#### GIVEN DATA ####
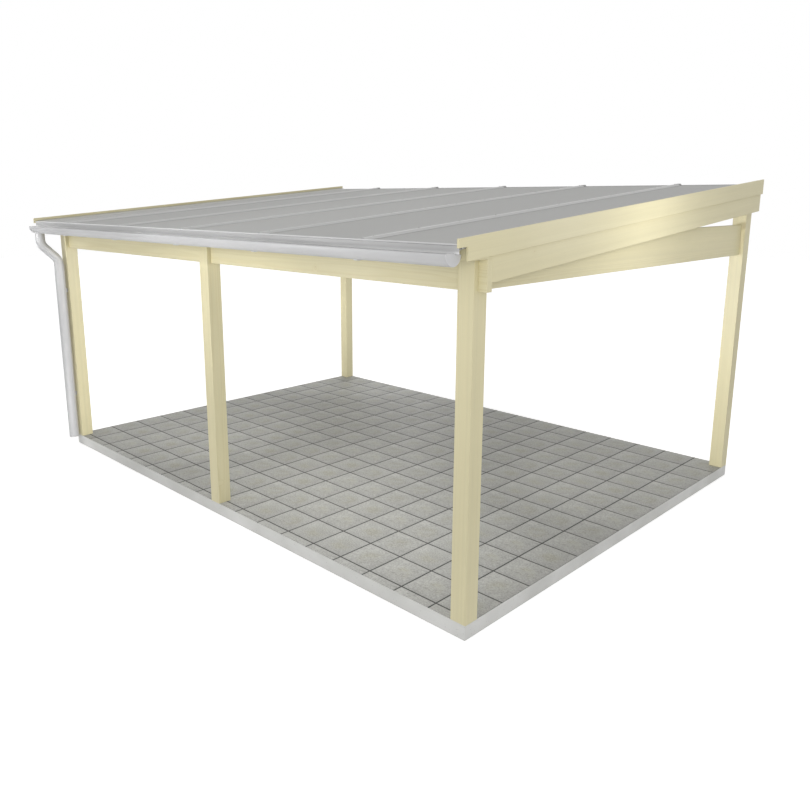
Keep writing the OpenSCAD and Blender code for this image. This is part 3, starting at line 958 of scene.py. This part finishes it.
def make_world():
    """White where it is seen directly, in gloss or through glass; a soft grey fill elsewhere."""
    world = bpy.data.worlds.new("Studio")
    SCENE.world = world
    world.use_nodes = True
    tree = world.node_tree
    background = tree.nodes["Background"].inputs
    rays = add_node(tree, "LightPath").outputs
    seen = maths(tree, "MAXIMUM", rays["Is Camera Ray"], rays["Is Glossy Ray"])
    seen = maths(tree, "MAXIMUM", seen, rays["Is Transmission Ray"])
    background["Color"].default_value = WHITE
    tree.links.new(ranged(tree, seen, (0.0, 1.0), (FILL, 1.0)), background["Strength"])


def softbox(name, place, aim, size, power, spread=180):
    """Square lamp at a place, aimed at a point; its spread is in degrees."""
    light = bpy.data.lights.new(name, "AREA")
    light.spread = math.radians(spread)
    light.shape = "SQUARE"
    light.size = size
    light.energy = power
    lamp = bpy.data.objects.new(name, light)
    lamp.location = place
    lamp.rotation_euler = (Vector(aim) - Vector(place)).to_track_quat("-Z", "Y").to_euler()
    lamp.visible_camera = False
    SCENE.collection.objects.link(lamp)


def make_outer_lamps():
    """Soft light on the outer faces that look forward and to the right."""
    softbox("Key lamp", (5.35, -5.35, 2.7), (0.5, -0.5, 1.9), size=1.6, power=21.4, spread=110)
    softbox("Front lamp", (0.2, -3.7, 1.95), (0.2, -1.9, 2.0), size=0.5, power=9.5)
    softbox("Right beam lamp", (1.7, -4.4, 1.9), (1.7, -1.9, 2.2), size=1.4, power=1.5, spread=60)
    softbox("Left beam lamp", (-1.6, -4.6, 1.9), (-1.8, -1.9, 2.2), size=1.4, power=2.9, spread=60)
    softbox("Left post lamp", (-1.6, -3.4, 0.7), (-2.6, -2.0, 0.7), size=0.5, power=0.4, spread=70)
    softbox("Left foot lamp", (-1.5, -3.3, 0.3), (-2.62, -2.0, 0.3), size=0.5, power=0.75, spread=60)
    softbox("Side lamp", (3.6, -0.15, 2.5), (2.7, -0.15, 2.4), size=0.5, power=5.0)
    softbox("Back post lamp", (2.86, -0.5, 2.27), (2.67, 1.87, 2.24), size=0.1, power=0.07, spread=13)


def make_inner_lamps():
    """Soft light on the floor and on the inner faces of the timbers."""
    softbox("Floor lamp", (0.2, -1.2, 2.1), (0.2, -1.2, 0.0), size=1.6, power=10.8, spread=110)
    softbox("Right floor lamp", (1.9, -1.5, 1.9), (1.9, -1.5, 0.0), size=0.8, power=5.4, spread=110)
    softbox("Left inner lamp", (-0.3, -1.3, 1.9), (-2.6, -0.8, 1.0), size=0.5, power=14.9, spread=110)
    softbox("Right inner lamp", (1.4, -1.2, 1.7), (2.6, 1.9, 1.1), size=0.5, power=14.0, spread=90)
    softbox("Back inner lamp", (-1.6, 0.4, 1.5), (-2.6, 1.9, 1.0), size=0.4, power=5.4, spread=110)


def make_eaves_and_back_lamps():
    """Soft light on the eaves and from behind."""
    softbox("Eaves lamp", (0.4, -5.4, 3.0), (0.1, -2.2, 2.3), size=1.8, power=2.2, spread=20)
    softbox("Left eaves lamp", (-2.4, -5.4, 3.0), (-2.7, -2.2, 2.34), size=0.9, power=0.9, spread=18)
    softbox("Back lamp", (-4.6, 5.4, 2.6), (0.0, 0.5, 1.9), size=1.6, power=12.5, spread=110)


def make_camera():
    """Camera off the right front corner, a little above the eaves."""
    data = bpy.data.cameras.new("Camera")
    data.sensor_width = CAMERA_SENSOR
    data.lens = CAMERA_LENS
    data.shift_x, data.shift_y = CAMERA_SHIFT
    camera = bpy.data.objects.new("Camera", data)
    camera.location = CAMERA_PLACE
    camera.rotation_euler = (math.radians(90 - CAMERA_PITCH), 0.0, math.radians(CAMERA_TURN))
    SCENE.collection.objects.link(camera)
    SCENE.camera = camera


make_stage()
make_world()
make_outer_lamps()
make_inner_lamps()
make_eaves_and_back_lamps()
make_camera()
SCENE.view_settings.view_transform = "Standard"
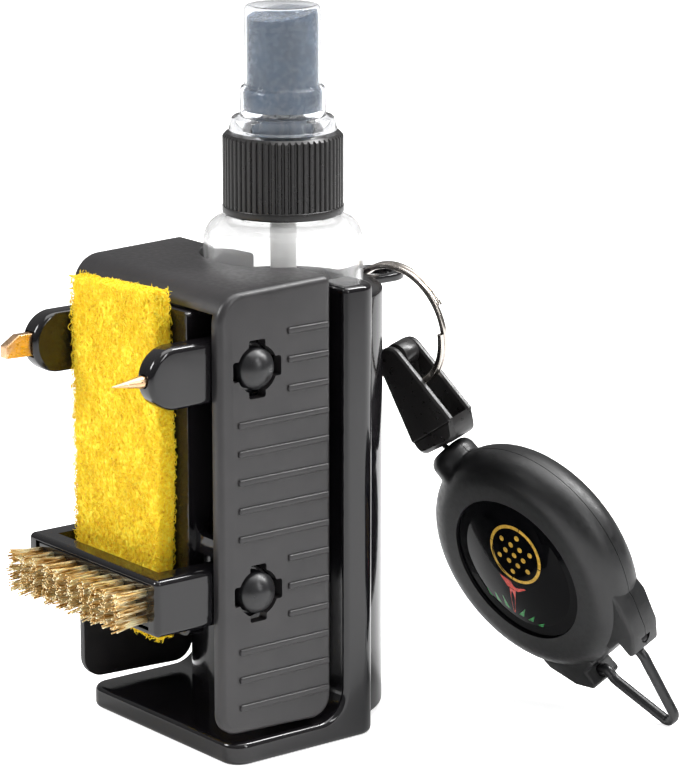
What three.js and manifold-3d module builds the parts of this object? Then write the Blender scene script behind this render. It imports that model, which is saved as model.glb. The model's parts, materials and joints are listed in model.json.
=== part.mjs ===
// Golf club groove brush: a bench-size cleaning station of a glossy bottle holder, a matte cover
// that carries a scouring pad, two folding picks and a folding brass brush, a mist-spray bottle,
// and a retractable reel that hangs from a split ring. Millimetres, +Z up. Everything is drawn with
// y = 0 at the front edge of the cover, and the last lines move the origin to the middle of the
// base's underside.

import * as THREE from 'three';
import { mergeVertices } from 'three/addons/utils/BufferGeometryUtils.js';
import Module from 'manifold-3d';

const wasm = await Module();
wasm.setup();

// ---------------------------------------------------------------- driving dimensions

const gap = 0.3;                  // clearance between neighbouring pieces
const wall = 2.4;                 // wall of the cover

const coverWidth = 50;
const coverDepth = 27.3;
const coverTopRear = 96.1;        // heights above the ground
const coverTopFront = 95.2;
const coverFootRear = 5.6;
const coverFootFront = 6.8;
const coverRoll = 6;              // radius of the rolled front edge
const lipBottom = 91.4;
const ribPitch = 5.72;
const ribTopHeight = 86.4;
const ribHeight = 1.3;
const ribRise = 0.5;
const ribRear = 26.4;
const ribLongFront = 4.4;
const ribShortFront = 16.4;

const pivotY = 9.1;
const pickPivotZ = 79.9;
const brushPivotZ = 34.9;
const pivotHoleRadius = 4.85;
const pivotHeadRadius = 4.2;

const baseWidth = 50.8;
const baseFront = 3.3;
const baseRear = 39;
const baseThickness = 4.7;
const columnFront = 30.3;
const columnTop = 93;

const bottleY = 34.5;
const bottleRadius = 16.1;
const bottleFloor = 7.4;
const tubeInner = bottleRadius + 0.8;
const tubeOuter = 19.2;
const tubeRearOuter = 20;         // the wall is thicker behind the bottle

const landWidth = 32.8;           // panel that backs the pad
const landBottom = 25.6;
const landFront = -1.3;
const padBottom = 24.6;
const padTop = 94.9;
const padThickness = 4.6;

const armThickness = 4.9;
const armLength = 23.2;           // pivot to the tip of the round end
const armHalfHeight = 6.2;
const brushHalfHeight = 5.8;
const brushReach = 22.5;          // pivot to the front of the brush bar
const brushBarThickness = 4;
const bristleLength = 7.3;

const neckRadius = 9.9;
const collarBottom = 103.9;
const collarTop = 120.2;
const collarRadius = 12.1;
const capTop = 145.6;

const lugHeight = 87.1;
const lugThickness = 1.8;
const lugHoleY = 57.6;
const lugReach = 64.2;

const ringRadius = 12.7;          // middle of the flat wire
const ringCentre = new THREE.Vector3(7.1, 58.6, 78.6);
const ringTilt = 9.5;             // degrees that the ring's foot leans back
const ringTwist = 7;              // degrees about the vertical
const ringHang = 24;              // degrees from straight down to where the fork hangs

const forkLean = 26;              // degrees from straight down
const forkHeading = 34;           // degrees from +X towards +Y
const forkTurn = -24;
const forkReach = 14.2;            // ring wire to the underside of the fork
const forkOffset = 1.9;           // middle of the fork to where the ring crosses it
const reelHeading = 27.3;
const reelTurn = -29.5;
const reelDrop = 29;              // underside of the fork to the middle of the reel
const reelRadius = 25.1;
const reelHalf = 6.1;
const bailDrop = 44.2;            // middle of the reel to the tip of the bail wire
const bailWire = 1.1;
const spoolRadius = 14.5;         // where the cord leaves its winding

// ---------------------------------------------------------------- materials

function finish(color, roughness, metalness = 0, extra = {}) {
  return new THREE.MeshStandardMaterial({ color, roughness, metalness, ...extra });
}

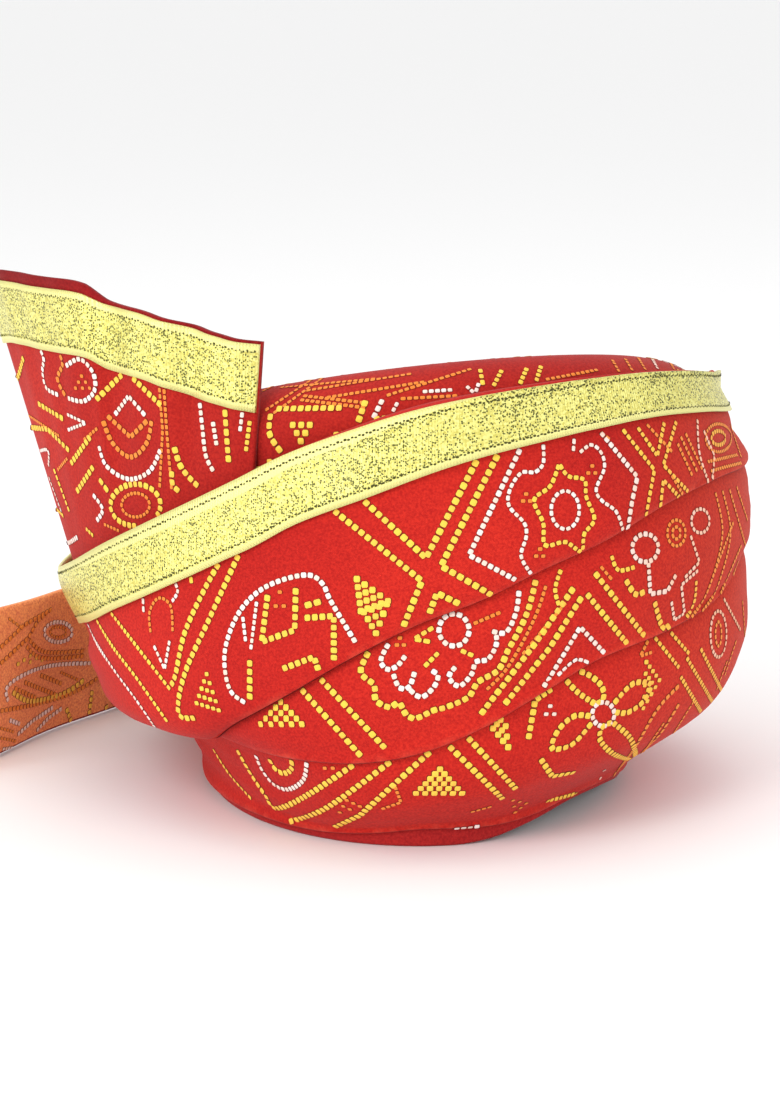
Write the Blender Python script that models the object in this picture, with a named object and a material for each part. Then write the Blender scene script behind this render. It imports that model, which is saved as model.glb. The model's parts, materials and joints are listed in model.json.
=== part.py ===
"""A pre-tied festive turban of printed cotton that rests on its rim.

Wound wraps climb from the lower left to the upper right round a hollow cloth crown. The top wrap is
edged with woven gold lace. A pleated fan with its own lace stands tucked behind that edge at the left
front, and the free tail comes out under the top wrap at the back and lies round to the left.

The front faces -Y. Sizes are in metres. Pieces are modelled round the middle of the head opening,
where azimuth 0 is the wearer's left at +X, 90 the back and -90 the front, and are then moved
together so that the origin lies under the middle of the whole turban.
"""

import math

import bmesh
import bpy
from mathutils import Vector

# Head opening and the padded band round it
HEAD_HALF_WIDTH = 0.078
HEAD_HALF_LENGTH = 0.100
RIM_WALL = 0.005
RIM_BAND_HEIGHT = 0.014
RIM_ROUNDING = 0.0012

# Crown under the wraps
BODY_HALF_WIDTH = 0.1155
BODY_HALF_LENGTH = 0.113
FRONT_HEIGHT = 0.179
BACK_HEIGHT = 0.129
SIDE_RISE = 0.0105
SHOULDER_RADIUS = 0.020
CROWN_WALL = 0.003
CROWN_DOME = 0.0015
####
WHAT TO PRODUCE
Return exactly the lines above from the line that has "What three.js and" through the line that has "const wall = 2.4;", inclusive, and nothing else.

RESULT OF THIS TASK
What three.js and manifold-3d module builds the parts of this object? Then write the Blender scene script behind this render. It imports that model, which is saved as model.glb. The model's parts, materials and joints are listed in model.json.
=== part.mjs ===
// Golf club groove brush: a bench-size cleaning station of a glossy bottle holder, a matte cover
// that carries a scouring pad, two folding picks and a folding brass brush, a mist-spray bottle,
// and a retractable reel that hangs from a split ring. Millimetres, +Z up. Everything is drawn with
// y = 0 at the front edge of the cover, and the last lines move the origin to the middle of the
// base's underside.

import * as THREE from 'three';
import { mergeVertices } from 'three/addons/utils/BufferGeometryUtils.js';
import Module from 'manifold-3d';

const wasm = await Module();
wasm.setup();

// ---------------------------------------------------------------- driving dimensions

const gap = 0.3;                  // clearance between neighbouring pieces
const wall = 2.4;                 // wall of the cover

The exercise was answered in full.